Over the years, HCI has undergone a massive transformation with changes in hardware and software possibilities. The ability to shrink computing engines has led to the development of numerous devices that can be interconnected to each other. The development of machine learning and deep learning algorithms has contributed to a boom in artificial intelligence. Combining these developments has broadened the horizon of ISM and HCI, as there is a necessity to build complex scenes and to perceive, process, and interpret data from various sources such as cameras, microphones, and wearable sensors. Due to the fast and ever-changing nature of ISM and HCI, it is essential to understand and update the latest research methods available.

To summarize, this book aims to provide an insight into the most recent developments in ISM and HCI with new machine and deep learning methods, how these two complementary fields have expanded in modeling, perception, processing, and inference of multimodal data such as audio, video, speechless cues, and sensor data.

This book is specially dedicated to researchers and Masters/Ph.D. students who will enjoy a comprehensive overview of ISM and HCI methods, containing surveys, state-of-the-art reviews, novel research, and concrete results.
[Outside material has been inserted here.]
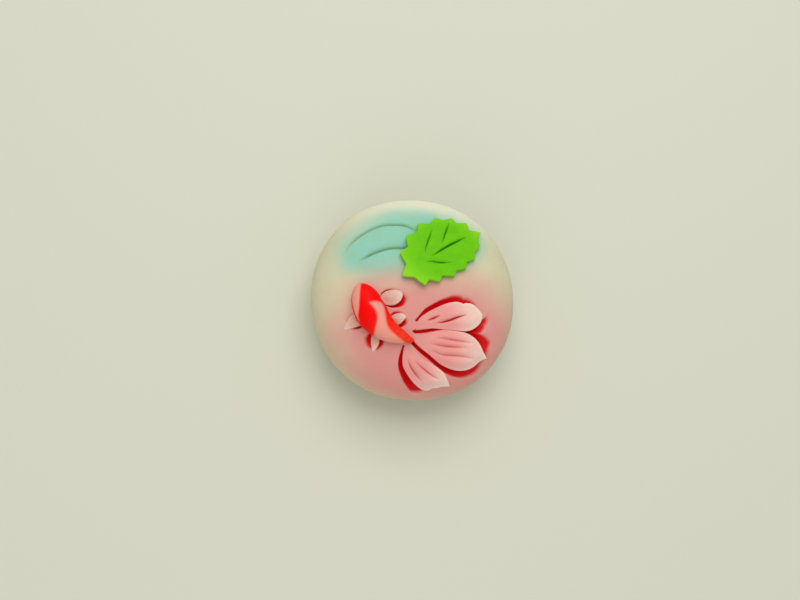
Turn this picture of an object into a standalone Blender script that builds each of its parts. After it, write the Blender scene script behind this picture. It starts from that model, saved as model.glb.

In addition, the book provides new research methods in various global fields linked to both ISM and HCI and their integration including computer vision, 3D scene modeling, virtual humans, and social robots.

The contributors of this book are international researchers from diversified research backgrounds and universities working under the broad umbrellas of ISM and HCI or both. This allows the readers to understand the evolution of ISM and HCI over time and the current limitations.